**Information supplied:**

────

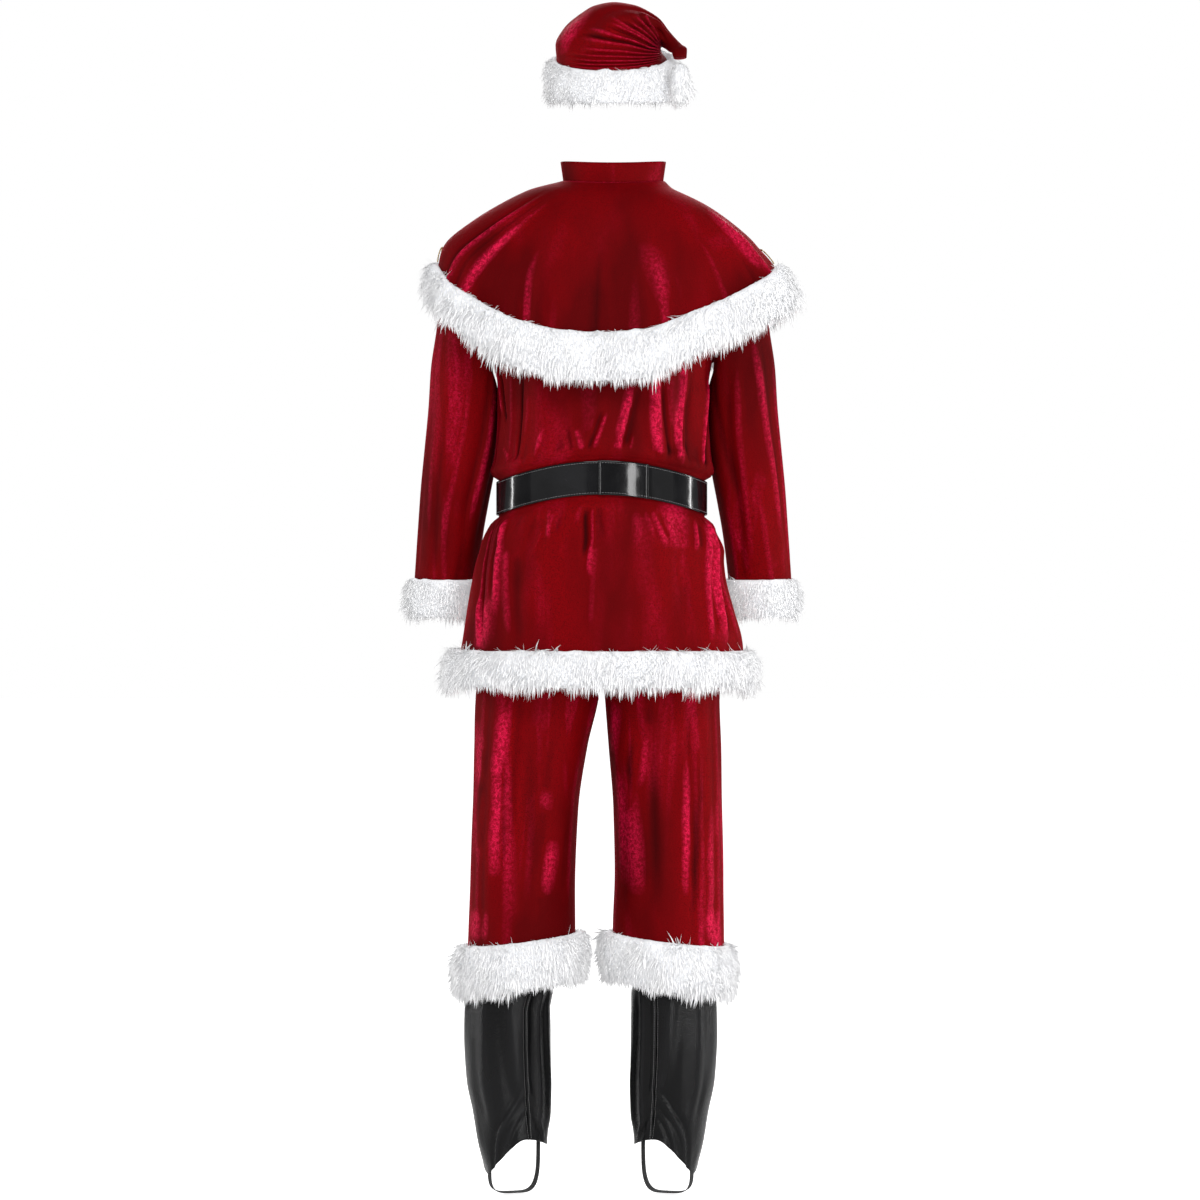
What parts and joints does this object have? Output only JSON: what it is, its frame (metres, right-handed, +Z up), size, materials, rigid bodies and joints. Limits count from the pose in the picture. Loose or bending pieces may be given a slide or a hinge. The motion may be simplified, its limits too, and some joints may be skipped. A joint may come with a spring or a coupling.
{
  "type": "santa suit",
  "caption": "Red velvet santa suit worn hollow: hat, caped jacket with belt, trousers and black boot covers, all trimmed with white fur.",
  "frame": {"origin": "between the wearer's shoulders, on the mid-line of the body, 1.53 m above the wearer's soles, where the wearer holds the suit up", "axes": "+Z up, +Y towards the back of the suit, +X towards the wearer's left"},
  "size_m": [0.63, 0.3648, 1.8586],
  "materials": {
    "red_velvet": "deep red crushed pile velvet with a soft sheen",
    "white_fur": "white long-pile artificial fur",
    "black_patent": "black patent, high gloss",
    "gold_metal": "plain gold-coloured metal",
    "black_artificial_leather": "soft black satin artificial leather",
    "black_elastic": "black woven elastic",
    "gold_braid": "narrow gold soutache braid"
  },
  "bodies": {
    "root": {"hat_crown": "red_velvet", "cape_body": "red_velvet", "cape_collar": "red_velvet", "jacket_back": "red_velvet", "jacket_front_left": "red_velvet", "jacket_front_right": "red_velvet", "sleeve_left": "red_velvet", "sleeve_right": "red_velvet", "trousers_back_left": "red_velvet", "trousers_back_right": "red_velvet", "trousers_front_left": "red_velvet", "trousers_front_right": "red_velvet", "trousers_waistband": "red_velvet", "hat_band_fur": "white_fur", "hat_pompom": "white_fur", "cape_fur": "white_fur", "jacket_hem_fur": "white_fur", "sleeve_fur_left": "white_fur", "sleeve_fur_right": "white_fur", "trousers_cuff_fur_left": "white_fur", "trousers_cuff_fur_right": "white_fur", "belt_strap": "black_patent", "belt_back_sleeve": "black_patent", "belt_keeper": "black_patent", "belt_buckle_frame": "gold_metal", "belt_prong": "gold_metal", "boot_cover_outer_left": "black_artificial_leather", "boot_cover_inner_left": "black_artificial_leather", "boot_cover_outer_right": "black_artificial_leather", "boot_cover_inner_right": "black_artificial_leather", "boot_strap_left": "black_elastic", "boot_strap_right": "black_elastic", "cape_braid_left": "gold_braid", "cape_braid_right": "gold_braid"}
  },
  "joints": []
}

────

**Work to be completed:**
Recite the full listing above exactly.

**The output:**
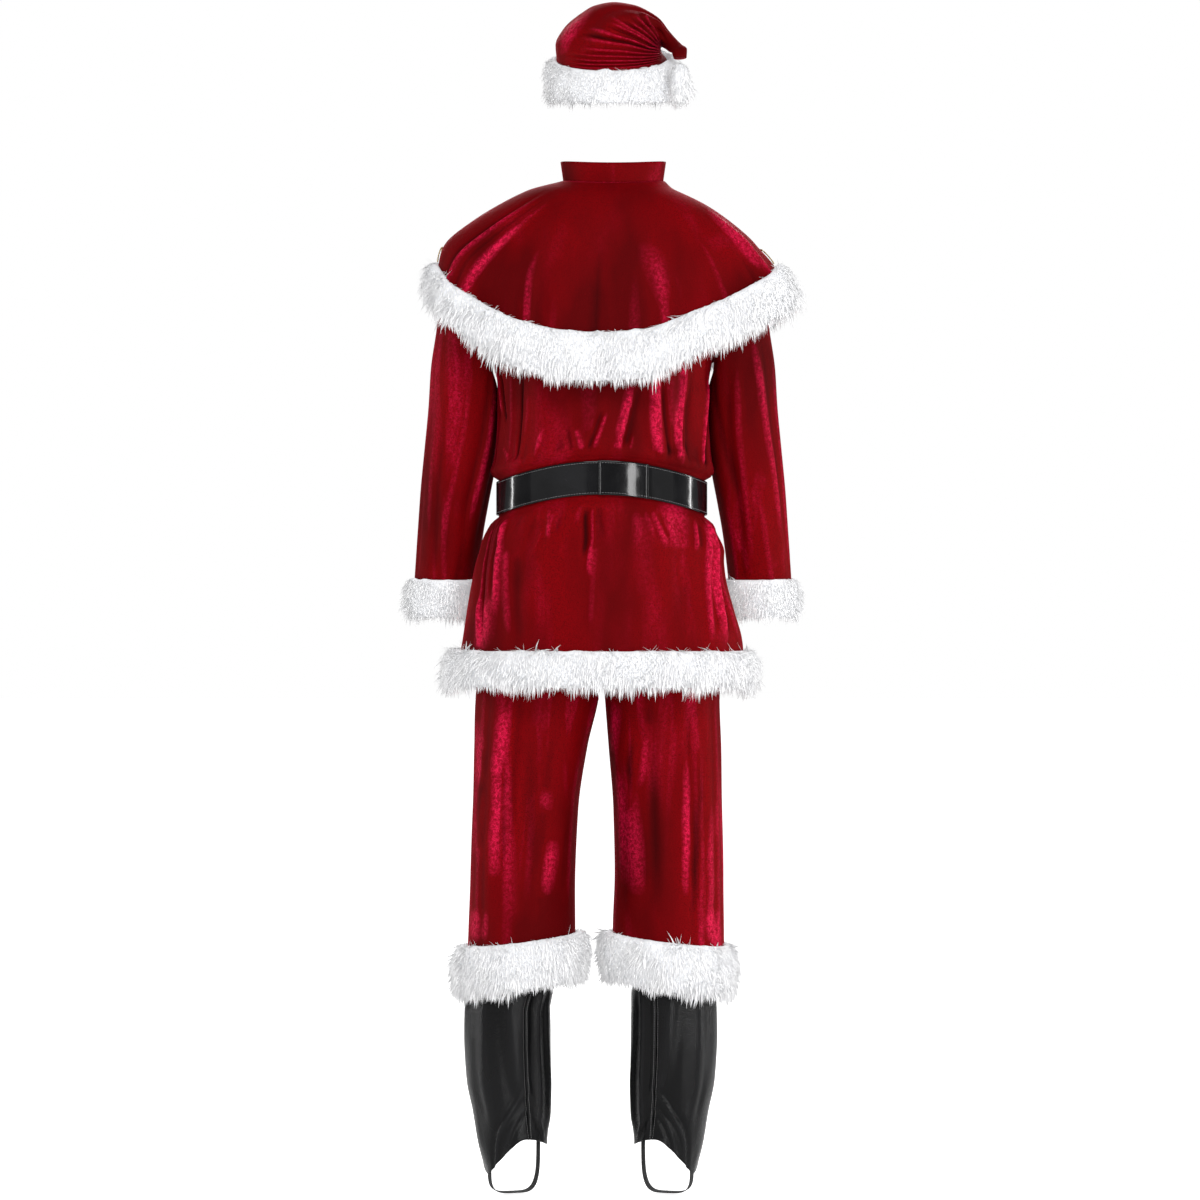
What parts and joints does this object have? Output only JSON: what it is, its frame (metres, right-handed, +Z up), size, materials, rigid bodies and joints. Limits count from the pose in the picture. Loose or bending pieces may be given a slide or a hinge. The motion may be simplified, its limits too, and some joints may be skipped. A joint may come with a spring or a coupling.
{
  "type": "santa suit",
  "caption": "Red velvet santa suit worn hollow: hat, caped jacket with belt, trousers and black boot covers, all trimmed with white fur.",
  "frame": {"origin": "between the wearer's shoulders, on the mid-line of the body, 1.53 m above the wearer's soles, where the wearer holds the suit up", "axes": "+Z up, +Y towards the back of the suit, +X towards the wearer's left"},
  "size_m": [0.63, 0.3648, 1.8586],
  "materials": {
    "red_velvet": "deep red crushed pile velvet with a soft sheen",
    "white_fur": "white long-pile artificial fur",
    "black_patent": "black patent, high gloss",
    "gold_metal": "plain gold-coloured metal",
    "black_artificial_leather": "soft black satin artificial leather",
    "black_elastic": "black woven elastic",
    "gold_braid": "narrow gold soutache braid"
  },
  "bodies": {
    "root": {"hat_crown": "red_velvet", "cape_body": "red_velvet", "cape_collar": "red_velvet", "jacket_back": "red_velvet", "jacket_front_left": "red_velvet", "jacket_front_right": "red_velvet", "sleeve_left": "red_velvet", "sleeve_right": "red_velvet", "trousers_back_left": "red_velvet", "trousers_back_right": "red_velvet", "trousers_front_left": "red_velvet", "trousers_front_right": "red_velvet", "trousers_waistband": "red_velvet", "hat_band_fur": "white_fur", "hat_pompom": "white_fur", "cape_fur": "white_fur", "jacket_hem_fur": "white_fur", "sleeve_fur_left": "white_fur", "sleeve_fur_right": "white_fur", "trousers_cuff_fur_left": "white_fur", "trousers_cuff_fur_right": "white_fur", "belt_strap": "black_patent", "belt_back_sleeve": "black_patent", "belt_keeper": "black_patent", "belt_buckle_frame": "gold_metal", "belt_prong": "gold_metal", "boot_cover_outer_left": "black_artificial_leather", "boot_cover_inner_left": "black_artificial_leather", "boot_cover_outer_right": "black_artificial_leather", "boot_cover_inner_right": "black_artificial_leather", "boot_strap_left": "black_elastic", "boot_strap_right": "black_elastic", "cape_braid_left": "gold_braid", "cape_braid_right": "gold_braid"}
  },
  "joints": []
}